Pour la Cour de cassation, il résulte de la combinaison de ces textes, dont le premier traduit le principe fondamental suivant lequel il ne peut exister de droits sans sujet de droits, que le legs fait à une association dépourvue de la capacité de recevoir une libéralité au jour du décès du disposant est nul.

En l’espèce, une personne décède après avoir institué comme légataire universelle la fondation Brigitte Bardot, à charge pour elle de distribuer la moitié de l’héritage à l’association le Refuge canin lotois de Cahors. La fondation a accepté le legs et le préfet de Paris a rendu une décision d’absence d’opposition.
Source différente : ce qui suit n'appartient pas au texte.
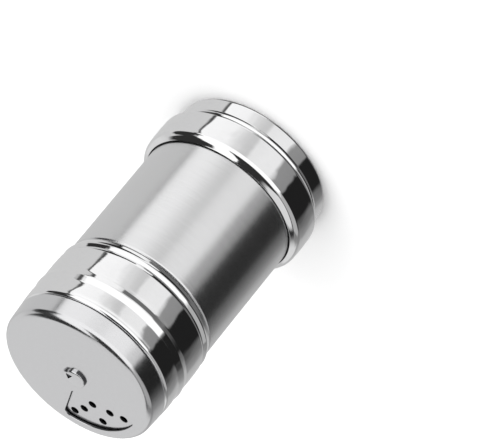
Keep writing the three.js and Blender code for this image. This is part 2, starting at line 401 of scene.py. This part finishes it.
BRUSHED = metal("brushed_steel", (0.76, 0.76, 0.765), (0.84, 0.84, 0.845), 0.25, 0.03,
                (120, 120, 2600), 0.16, 0.03, anisotropic=0.35)
POLISHED = metal("polished_steel", (0.86, 0.86, 0.865), (0.92, 0.92, 0.925), 0.06, 0.02,
                 (500, 500, 900), 0.03, 0.22, wave_scale=70.0)
SATIN = metal("satin_steel", (0.72, 0.72, 0.73), (0.78, 0.78, 0.79), 0.18, 0.03,
              (900, 900, 900), 0.06, 0.02)
# near-black steel laid on as painted shade: walls of holes and openings, part of the rivet head's
# wall, and its dent
PAINTED_SHADE = metal("painted_shade_steel", (0.10, 0.10, 0.105), (0.16, 0.16, 0.165), 0.42, 0.05,
            (1500, 1500, 400), 0.2, 0.0)
SPRING = metal("spring_steel", (0.50, 0.50, 0.51), (0.62, 0.62, 0.63), 0.32, 0.05,
               (700, 700, 700), 0.1, 0.02)
PLASTIC = moulded("liner_plastic", (0.035, 0.036, 0.04), (0.05, 0.051, 0.055), 0.5, 900.0)
SEAL = moulded("seal_rubber", (0.74, 0.73, 0.70), (0.82, 0.81, 0.78), 0.55, 600.0, 0.15)


def paint(ob, material, chosen):
    """Gives a second material to the faces for which chosen(centre, normal) holds, in mm."""
    ob.data.materials.append(material)
    for p in ob.data.polygons:
        if chosen(p.center / MM, p.normal):
            p.material_index = len(ob.data.materials) - 1


def finish_piece(ob, body, nodes, material, angle=32):
    shade(ob, angle)
    ob.data.materials.clear()
    ob.data.materials.append(material)
    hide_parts(*nodes)
    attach(ob, body)
    return ob


# ---- pieces ----
def build_base_cup():
    in0 = FOOT_R - SHEET
    edge = BASE_R - CROWN
    in1 = edge - SHEET
    # underside and foot band with its bead
    profile = [(0, 0), (STAMP_R - 0.95, 0)]
    profile += bezier((STAMP_R - 0.95, 0), (STAMP_R - 0.65, 0.35), (STAMP_R - 0.3, 0.35), 4)[1:]
    profile += bezier((STAMP_R + 0.3, 0.35), (STAMP_R + 0.65, 0.35), (STAMP_R + 0.95, 0), 4)
    profile += arc(FOOT_R - FOOT_ROUND, FOOT_ROUND, FOOT_ROUND, -90, 0, 8)
    profile += bezier((FOOT_R, FOOT_TOP - 2.2), (FOOT_R, FOOT_TOP - 2.0),
                      (FOOT_R + 0.25, FOOT_TOP - 1.65), 5)
    profile += bezier((FOOT_R + 0.35, FOOT_TOP - 1.5), (FOOT_R + 0.5, FOOT_TOP - 1.2),
                      (FOOT_R + 0.36, FOOT_TOP - 0.8), 6)
    profile += bezier((FOOT_R + 0.28, FOOT_TOP - 0.62), (FOOT_R + 0.2, FOOT_TOP - 0.3),
                      (FOOT_R + 0.5, FOOT_TOP), 6)
    # crowned band and sloping shoulder
    profile += arc(edge - 1.1, FOOT_TOP + 1.35, 1.1, -80, 0, 10)
    profile += crown((edge, FOOT_TOP + 1.6), (edge, BASE_TOP - 2.7), CROWN)
    profile += arc(edge - SHOULDER_ROUND, BASE_TOP - 2.4, SHOULDER_ROUND, 0, 53, 16)
    profile += bezier((LIP_R + 0.1, BASE_TOP - 0.12), (LIP_R, BASE_TOP - 0.02),
                      (LIP_R - 0.06, BASE_TOP), 4)
    # inside
    profile += [(BODY_R + 0.36, BASE_TOP - 0.05), (BODY_R + 0.36, BASE_TOP - 1.2),
                (in1, BASE_TOP - 3.0), (in1, FOOT_TOP + 1.4), (in1 - 0.3, FOOT_TOP + 0.8),
                (in0, FOOT_TOP + 0.4)]
    profile += arc(in0 - 0.4, SHEET + 0.4, 0.4, 0, -90, 4)
    profile += [(STAMP_R + 1.2, SHEET), (STAMP_R + 0.9, BODY_FLOOR),
                (STAMP_R - 0.9, BODY_FLOOR), (STAMP_R - 1.2, SHEET), (0, SHEET)]
    cup = revolve("base_cup_skin", profile)
    return finish_piece(cup, "jar", ["base_cup"], POLISHED)


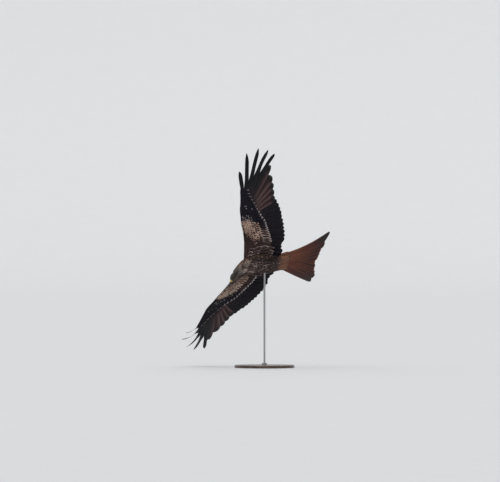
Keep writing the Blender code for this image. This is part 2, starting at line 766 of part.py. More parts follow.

Faisant valoir que l’association ne disposait pas de la capacité juridique pour recevoir le legs, la fondation l’a assignée pour voir dire réputée non écrite la clause du testament prévoyant une charge illicite. La confédération nationale des SPA France et des pays d’expression française (CNSPA) est intervenue volontairement à l’instance pour être autorisée à accepter le legs effectué au profit de l’association, à charge pour elle d’en affecter le montant à une action de cette dernière, conformément à la volonté de la testatrice.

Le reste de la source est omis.